/---

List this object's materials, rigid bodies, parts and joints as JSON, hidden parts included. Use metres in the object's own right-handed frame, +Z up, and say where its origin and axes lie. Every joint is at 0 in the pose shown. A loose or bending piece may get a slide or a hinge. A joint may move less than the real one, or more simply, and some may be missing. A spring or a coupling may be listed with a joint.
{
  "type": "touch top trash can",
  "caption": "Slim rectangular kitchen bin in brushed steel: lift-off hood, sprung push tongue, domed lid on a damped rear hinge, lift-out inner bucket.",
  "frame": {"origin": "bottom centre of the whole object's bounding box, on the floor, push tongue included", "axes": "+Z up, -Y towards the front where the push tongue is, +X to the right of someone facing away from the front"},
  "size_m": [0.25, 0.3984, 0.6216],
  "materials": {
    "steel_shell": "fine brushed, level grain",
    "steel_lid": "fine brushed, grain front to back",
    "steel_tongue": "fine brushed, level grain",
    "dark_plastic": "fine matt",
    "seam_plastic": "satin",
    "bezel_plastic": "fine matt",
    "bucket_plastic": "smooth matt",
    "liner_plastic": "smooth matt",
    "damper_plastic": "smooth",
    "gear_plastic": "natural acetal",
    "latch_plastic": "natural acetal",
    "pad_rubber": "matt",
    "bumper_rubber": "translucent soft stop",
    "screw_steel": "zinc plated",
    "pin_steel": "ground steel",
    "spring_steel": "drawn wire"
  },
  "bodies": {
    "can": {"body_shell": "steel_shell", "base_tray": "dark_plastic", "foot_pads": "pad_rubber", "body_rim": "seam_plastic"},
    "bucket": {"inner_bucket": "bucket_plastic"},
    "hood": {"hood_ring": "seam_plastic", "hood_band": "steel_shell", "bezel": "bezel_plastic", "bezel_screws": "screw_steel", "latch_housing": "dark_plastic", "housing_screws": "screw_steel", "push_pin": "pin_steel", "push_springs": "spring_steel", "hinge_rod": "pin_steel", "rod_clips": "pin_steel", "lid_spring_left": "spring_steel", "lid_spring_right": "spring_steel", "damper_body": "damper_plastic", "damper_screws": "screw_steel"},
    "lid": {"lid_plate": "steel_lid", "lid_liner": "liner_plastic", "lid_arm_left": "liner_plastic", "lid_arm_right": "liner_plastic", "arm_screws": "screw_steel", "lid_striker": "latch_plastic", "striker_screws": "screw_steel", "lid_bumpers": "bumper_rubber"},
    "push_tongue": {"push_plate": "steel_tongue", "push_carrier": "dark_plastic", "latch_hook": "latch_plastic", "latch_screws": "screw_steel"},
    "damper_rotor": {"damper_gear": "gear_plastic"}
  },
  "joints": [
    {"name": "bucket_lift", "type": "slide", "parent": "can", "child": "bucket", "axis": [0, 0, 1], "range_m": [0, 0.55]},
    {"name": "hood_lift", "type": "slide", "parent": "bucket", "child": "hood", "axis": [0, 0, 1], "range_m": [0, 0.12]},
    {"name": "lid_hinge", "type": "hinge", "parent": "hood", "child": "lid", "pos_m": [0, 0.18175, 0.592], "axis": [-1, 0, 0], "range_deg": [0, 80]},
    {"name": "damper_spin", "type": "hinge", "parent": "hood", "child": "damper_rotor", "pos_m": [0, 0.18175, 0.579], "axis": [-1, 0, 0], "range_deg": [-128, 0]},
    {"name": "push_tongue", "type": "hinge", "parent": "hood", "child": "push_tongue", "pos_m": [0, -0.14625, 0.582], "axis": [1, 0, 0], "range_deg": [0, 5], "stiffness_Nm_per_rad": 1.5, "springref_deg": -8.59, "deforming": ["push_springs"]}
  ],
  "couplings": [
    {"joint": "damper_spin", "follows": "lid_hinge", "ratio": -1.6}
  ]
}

\---
/---

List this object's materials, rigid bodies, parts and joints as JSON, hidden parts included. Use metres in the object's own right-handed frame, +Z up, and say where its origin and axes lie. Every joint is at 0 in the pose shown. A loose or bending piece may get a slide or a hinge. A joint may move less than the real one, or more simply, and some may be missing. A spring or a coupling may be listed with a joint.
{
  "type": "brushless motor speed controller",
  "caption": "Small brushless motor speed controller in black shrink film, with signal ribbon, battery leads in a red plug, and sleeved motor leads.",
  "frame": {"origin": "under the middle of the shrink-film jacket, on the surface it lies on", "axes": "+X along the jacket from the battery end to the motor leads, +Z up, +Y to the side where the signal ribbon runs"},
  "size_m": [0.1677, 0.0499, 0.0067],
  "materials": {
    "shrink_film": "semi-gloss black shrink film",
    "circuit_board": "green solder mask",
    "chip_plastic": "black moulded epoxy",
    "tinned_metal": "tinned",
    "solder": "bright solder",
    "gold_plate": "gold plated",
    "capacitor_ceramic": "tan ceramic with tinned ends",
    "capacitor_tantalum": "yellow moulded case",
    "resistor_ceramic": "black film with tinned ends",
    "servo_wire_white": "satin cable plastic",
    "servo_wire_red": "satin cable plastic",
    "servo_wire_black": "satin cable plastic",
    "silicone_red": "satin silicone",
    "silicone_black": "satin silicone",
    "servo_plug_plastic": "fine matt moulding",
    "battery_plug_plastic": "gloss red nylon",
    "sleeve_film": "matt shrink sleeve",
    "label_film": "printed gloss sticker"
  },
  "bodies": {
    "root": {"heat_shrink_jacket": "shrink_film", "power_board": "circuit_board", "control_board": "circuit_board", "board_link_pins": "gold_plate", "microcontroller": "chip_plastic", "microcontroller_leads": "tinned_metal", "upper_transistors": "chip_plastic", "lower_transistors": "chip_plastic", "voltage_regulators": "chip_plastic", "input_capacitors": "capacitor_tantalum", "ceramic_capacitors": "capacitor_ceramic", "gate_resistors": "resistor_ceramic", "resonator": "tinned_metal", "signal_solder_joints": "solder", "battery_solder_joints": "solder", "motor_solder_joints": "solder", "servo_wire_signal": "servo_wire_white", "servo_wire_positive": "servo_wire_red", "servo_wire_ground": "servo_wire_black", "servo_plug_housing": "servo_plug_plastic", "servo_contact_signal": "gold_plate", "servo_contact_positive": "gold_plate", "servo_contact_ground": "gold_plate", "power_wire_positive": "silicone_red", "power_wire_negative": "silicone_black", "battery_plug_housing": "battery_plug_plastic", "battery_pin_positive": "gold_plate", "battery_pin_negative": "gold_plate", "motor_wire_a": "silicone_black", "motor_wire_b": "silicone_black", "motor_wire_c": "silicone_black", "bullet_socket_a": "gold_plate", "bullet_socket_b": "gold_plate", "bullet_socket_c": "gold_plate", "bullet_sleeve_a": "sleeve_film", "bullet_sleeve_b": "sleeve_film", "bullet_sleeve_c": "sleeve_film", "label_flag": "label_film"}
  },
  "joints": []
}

\---

- **WHAT IS NEEDED**:
Report all lines of the material that contain the word "frame".

- **ANSWER TO THE PROBLEM**:
List this object's materials, rigid bodies, parts and joints as JSON, hidden parts included. Use metres in the object's own right-handed frame, +Z up, and say where its origin and axes lie. Every joint is at 0 in the pose shown. A loose or bending piece may get a slide or a hinge. A joint may move less than the real one, or more simply, and some may be missing. A spring or a coupling may be listed with a joint.
  "frame": {"origin": "bottom centre of the whole object's bounding box, on the floor, push tongue included", "axes": "+Z up, -Y towards the front where the push tongue is, +X to the right of someone facing away from the front"},
List this object's materials, rigid bodies, parts and joints as JSON, hidden parts included. Use metres in the object's own right-handed frame, +Z up, and say where its origin and axes lie. Every joint is at 0 in the pose shown. A loose or bending piece may get a slide or a hinge. A joint may move less than the real one, or more simply, and some may be missing. A spring or a coupling may be listed with a joint.
  "frame": {"origin": "under the middle of the shrink-film jacket, on the surface it lies on", "axes": "+X along the jacket from the battery end to the motor leads, +Z up, +Y to the side where the signal ribbon runs"},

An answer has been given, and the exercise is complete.